Sunday 11 August 2013

Genres? Or not

Here's a good question: as a writer, is it important to stick to one genre?

At school I was taught a variety of subjects with a view to giving me an all-round education. From this I was meant to whittle it down into one subject I liked above all others and go to university to study it. I chose art. It was an easy choice. I was terrible at everything else.

On my art course I was continually being told to narrow my choices still further by finding one area of interest and one medium that I like above all others and stick to it. I didn't do that. I was good at drawing but didn't want to be pigeonholed. I liked photograph, but didn't want to be a photographer. I liked painting but what to paint when it was all so interesting. I wanted to explore everything about art. No boundaries, no rules. Even the avant garde comes with rules. Poo.

In the event, I left art school and began my 'real life'. That means I had to earn a living. Stuff happens.

Much later, I realised I wasn't an artist at all - I was a writer - but here's where that problem once more reared it's ugly head. Write about one thing, in one genre. Publishers don't like it when they can't pigeonhole you. Agents don't like it when they can't pigeonhole you. They tell you no one will buy what you've written because readers want to read the same kind of book from the same author, time and time again. Well in that case there's no need to spend any money, just read the same damned book over and over!

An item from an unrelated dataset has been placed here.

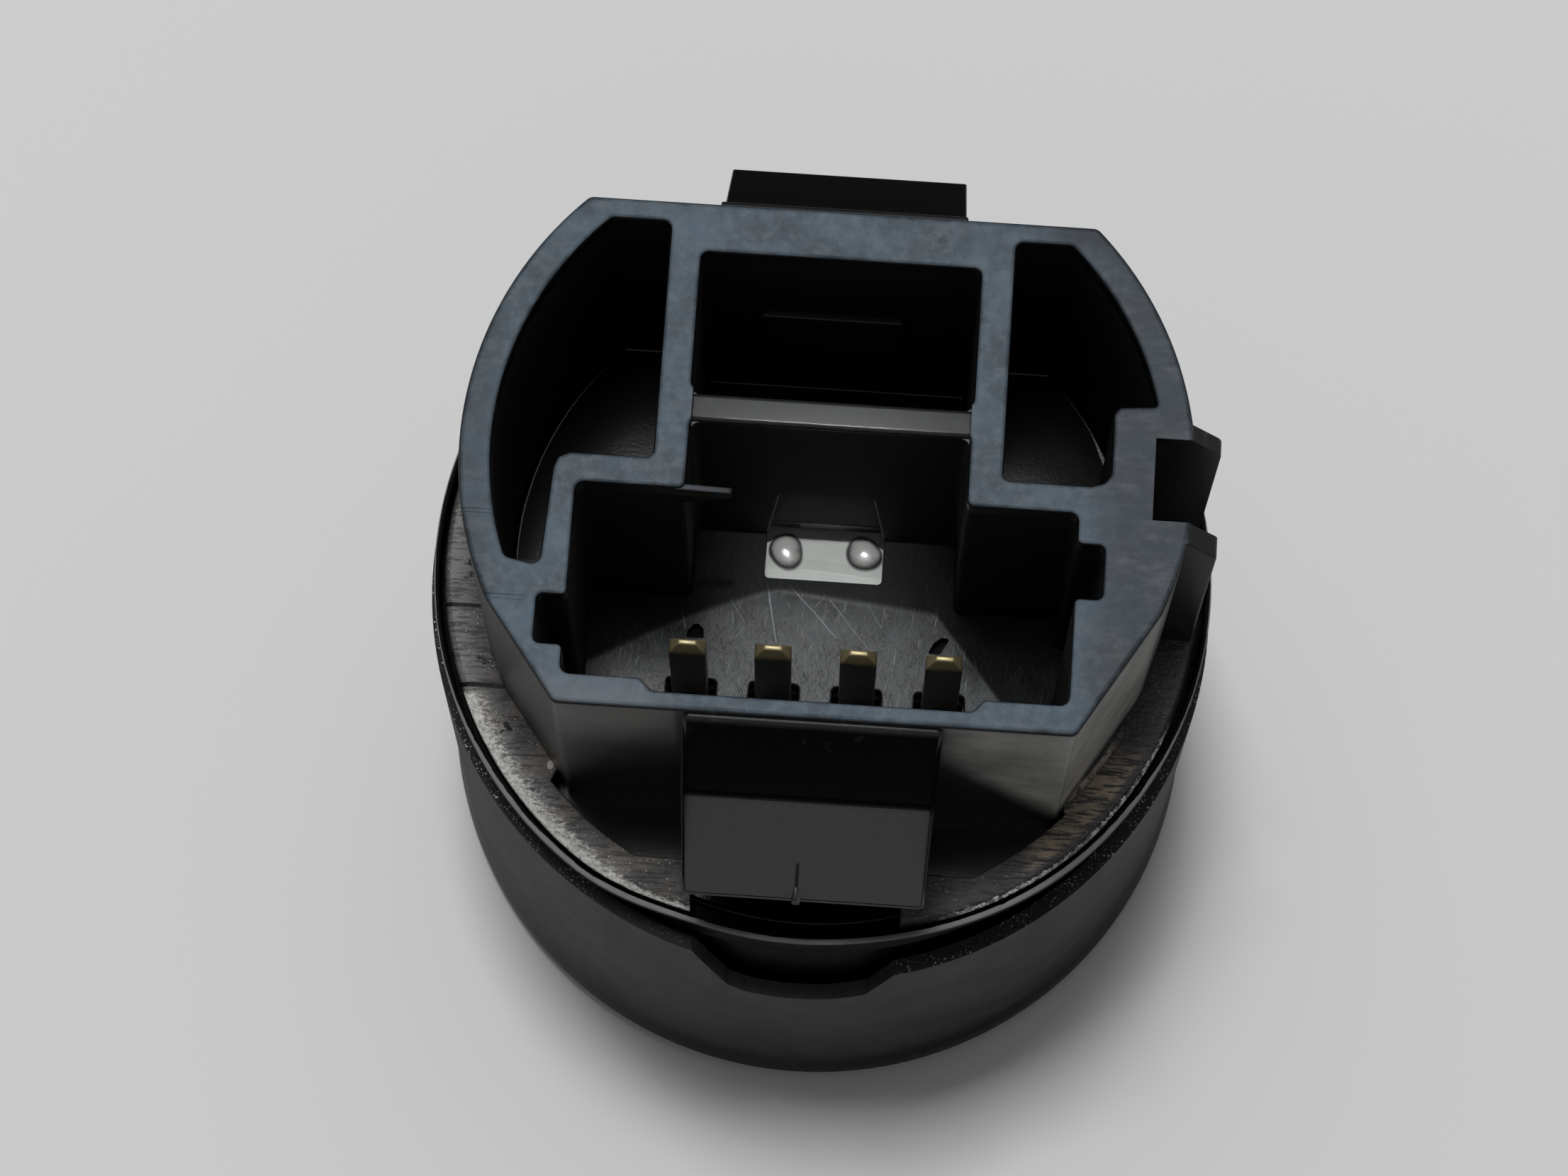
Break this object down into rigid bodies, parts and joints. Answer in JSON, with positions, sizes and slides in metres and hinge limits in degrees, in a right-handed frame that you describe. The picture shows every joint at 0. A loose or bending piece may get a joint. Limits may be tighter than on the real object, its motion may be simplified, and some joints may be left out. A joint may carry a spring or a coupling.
{
  "type": "push button switch",
  "caption": "Round on-off push button switch, shown from the rear: smooth sleeve, disc, snap arms and a tower with a connector socket; a sprung, lit button at the front.",
  "frame": {"origin": "centre of the front face's rest plane", "axes": "+Z along the push axis from the button to the connector, -Y towards the notch in the sleeve, +X towards the guide ribs"},
  "size_m": [0.034, 0.034, 0.0394],
  "materials": {
    "sleeve": "moulded black, satin to semi-gloss",
    "bezel": "moulded black, fine matte",
    "body": "moulded black, semi-gloss",
    "cover": "moulded black, satin, lightly scuffed on the rim",
    "board": "white solder mask on glass laminate",
    "blade": "plated, dark shank with a gold tip",
    "solder": "bright solder",
    "contact_housing": "moulded black",
    "contact_plate": "pressed sheet steel",
    "plunger": "moulded ivory",
    "lamp": "phosphor resin",
    "tunnel": "moulded white",
    "chip": "black film on ceramic",
    "capacitor": "brown ceramic",
    "cap": "moulded black, soft matte",
    "lens": "milky, polished front",
    "diffuser": "milky, frosted",
    "slider": "moulded natural white",
    "spring": "drawn spring wire"
  },
  "bodies": {
    "switch_body": {"outer_sleeve": "sleeve", "bezel_ring": "bezel", "inner_body": "body", "rear_cover": "cover", "circuit_board": "board", "terminal_1": "blade", "terminal_2": "blade", "terminal_3": "blade", "terminal_4": "blade", "solder_mound_left": "solder", "solder_mound_right": "solder", "contact_housing_left": "contact_housing", "contact_housing_right": "contact_housing", "contact_cover_left": "contact_plate", "contact_cover_right": "contact_plate", "lamp_left": "lamp", "lamp_right": "lamp", "light_tunnel": "tunnel", "resistor_1": "chip", "resistor_2": "chip", "resistor_3": "chip", "capacitor_1": "capacitor", "return_spring_left": "spring", "return_spring_right": "spring"},
    "button": {"button_cap": "cap", "button_lens": "lens", "light_diffuser": "diffuser", "button_slider": "slider"},
    "plunger_left": {"contact_plunger_left": "plunger"},
    "plunger_right": {"contact_plunger_right": "plunger"}
  },
  "joints": [
    {"name": "button_press", "type": "slide", "parent": "switch_body", "child": "button", "axis": [0, 0, 1], "range_m": [0, 0.0013], "stiffness_N_per_m": 600, "springref_m": -0.002, "deforming": ["return_spring_left", "return_spring_right"]},
    {"name": "plunger_left_press", "type": "slide", "parent": "switch_body", "child": "plunger_left", "axis": [0, 0, 1], "range_m": [0, 0.0013]},
    {"name": "plunger_right_press", "type": "slide", "parent": "switch_body", "child": "plunger_right", "axis": [0, 0, 1], "range_m": [0, 0.0013]}
  ],
  "couplings": [
    {"joint": "plunger_left_press", "follows": "button_press", "ratio": 1},
    {"joint": "plunger_right_press", "follows": "button_press", "ratio": 1}
  ]
}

Okay, so I know what they are saying. You read Stephen King, you come to expect horror. If he gives you romance you don't like it. You might even stop buying Stephen King books.

But this approach is a problem for writers (and in fact for anyone with a creative bent) because your mind doesn't work like that. At least, mine doesn't. Ideas come from who knows where, and sometimes there's no telling whether it's going to be a ghost story, a crime story, a family story, a love story... you catch my drift. And often these genres have cross overs, so it makes it really difficult to pin a genre down.

The other thing is this: I learned to write by working for TV. I wrote on documentaries. I would research a subject (any subject), find experts on it, mine their expertise and come up with a proposal for a TV programme. If I was lucky that programme would get made, if not then onto the next project. Working like that you learn to be an instant expert on something, only to drop it a couple of days later when the next idea comes along. It means that now I've a head full of random information - nothing connected, nothing focussed. That said, it's all grist for the storymill.

So... I write crime stories that are ghost stories, that are literary stories, that are family stories, that are just stories about life. Can we have another genre please? Life. That's my new genre.

I thank you

www.angelaelliottbooks.com

1 comment:

  1. Sounds like you have good taste in a broad range of interests. Drawing upon some of those unique background experiences should produce an engaging read/book.

    It would be pretty daring to write with much of this crossover knowledge in mind, but it may take someone daring enough to do such a thing to help redefine a new genre within the writing industry.

    Best to your literary success (ventured in via LinkedIn btw)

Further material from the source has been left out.